«Если», 2004 № 02 (132) - страница 18

стр.

— Да. — Эмбер напряглась. — Это ложь. Ну, точнее, искажение фактов.

— Гм-м. — Садек задумчиво огладил бороду. — Что ж, это я и должен выяснить, правильно? Ваша мать отдала себя Божьей воле. Это делает вас ребенком мусульманки, и она заявляет…

— Она пытается использовать вас как свое оружие! — оборвала его Эмбер. — Я продала себя в рабство, лишь бы оказаться от нее подальше, понимаете? Я стала рабыней компании, а она пытается изменить правила, чтобы вернуть меня. И знаете что? Я не верю, что ее хоть на секунду заинтересовала ваша религия — ей нужна только я!

— Материнская любовь…

— Да в гробу она видала эту любовь! — рявкнула Эмбер. — Эй нужна только власть.

Лицо Садека окаменело:

— У тебя грязный рот, дитя. Я лишь стараюсь отыскать факты в этой ситуации, а тебе следует спросить себя, поможет ли подобное неуважение твоим интересам. — Он секунду помолчал и продолжил, но уже не столь резко: — У тебя действительно было настолько плохое детство рядом с ней? Ты думаешь, что все ее поступки основаны на стремлении к власти? Или она все-таки любит тебя? — Пауза. — Ты должна понять, что мне нужны ответы на эти вопросы. Прежде чем я смогу понять, какое решение станет правильным.

— Моя мать… — Эмбер смолкла. Взвихрились облачка извлеченных из памяти воспоминаний. Они растеклись в пространстве вокруг ее разума, подобно хвосту кометы, струящемуся из ее сознания. Вызвав сложные сетевые анализаторы и классификационные фильтры, она превратила воспоминания в материализованные образы и сбросила их в крошечные мозги веб-камеры, чтобы имам смог их увидеть. Некоторые воспоминания были настолько болезненными, что Эмбер закрыла глаза. Мать в полной офисной боевой раскраске склоняется к ней, обещая взять ее с собой в церковь, чтобы преподобный Бичинт молитвами изгнал из нее дьявола. Мать говорит Эмбер, что они снова переезжают — внезапно, бросив школу и друзей, которых Эмбер начинала робко любить. Мать застает ее во время телефонного разговора с отцом, ломает телефон и хлещет ее проводом. Мать за кухонным столом, заставляет ее есть… — Моя мать любит контроль.

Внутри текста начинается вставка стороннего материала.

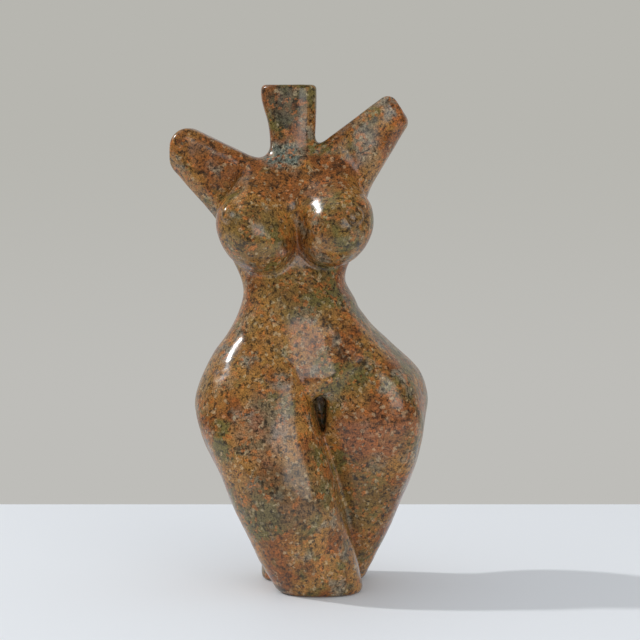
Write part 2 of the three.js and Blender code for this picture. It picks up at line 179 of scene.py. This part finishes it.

— А-а… — Выражение лица Садека стало отрешенным. — Значит, вот какие чувства ты к ней испытываешь? И давно у тебя такое количество… нет, прости, что спросил. Ты, несомненно, разбираешься в имплантах. А твои бабушка и дедушка знают? Ты с ними разговаривала?

— Мои бабушка и дедушка? — Эмбер едва не фыркнула. — Родители матери умерли. Родители отца еще живы, но не общаются с ним — им нравится моя мать. А меня они считают отродьем. Я знаю кое-какие мелочи — их налоговые хитрости и покупательские профили. Потому что уже с четырех лет умею добывать информацию. Я устроена не так, как маленькие девочки во времена их детства, а они этого не понимают. Вы ведь знаете, что старики нас просто не выносят? Некоторые церкви зарабатывают только на том, что проводят обряды экзорцизма по просьбам взрослых, которые думают, что их дети одержимы дьяволом.

— Что ж… — Садек снова рассеянно потеребил бороду. — Должен сказать, что мне следует еще многое выяснить. Но ты ведь знаешь, что твоя мать приняла ислам? А это означает, что ты тоже мусульманка. По закону родители имеют право выступать от твоего имени, пока ты не станешь взрослой.

— Я не мусульманка. — Эмбер уставилась на экран. — И я не ребенок. — Нити в ее голове стали сближаться, что-то пугающе нашептывая где-то позади глаз. Голова внезапно распухла от идей — тяжелых, как камень, и старых, как время. — Я никому не принадлежу. Что говорит ваш закон о людях, которые родились с имплантами? Что он говорит о тех, кто хочет жить вечно? Я не верю ни в какого бога, господин судья. Я не верю в любые пределы и ограничения. И мать не может — физически — заставить меня сделать то, чего мне делать не хочется, и уж точно не может говорить от моего имени.

— Что ж, я должен все обдумать. — Их взгляды встретились. Лицо у него стало задумчивым, как у врача, устанавливающего диагноз. — Вскоре я вызову тебя снова. А пока запомни: если захочешь побеседовать, я к твоим услугам. И если я могу что-либо сделать, чтобы смягчить твою боль, буду искренне рад. Да пребудет мир с тобой и с теми, кто тебе дорог.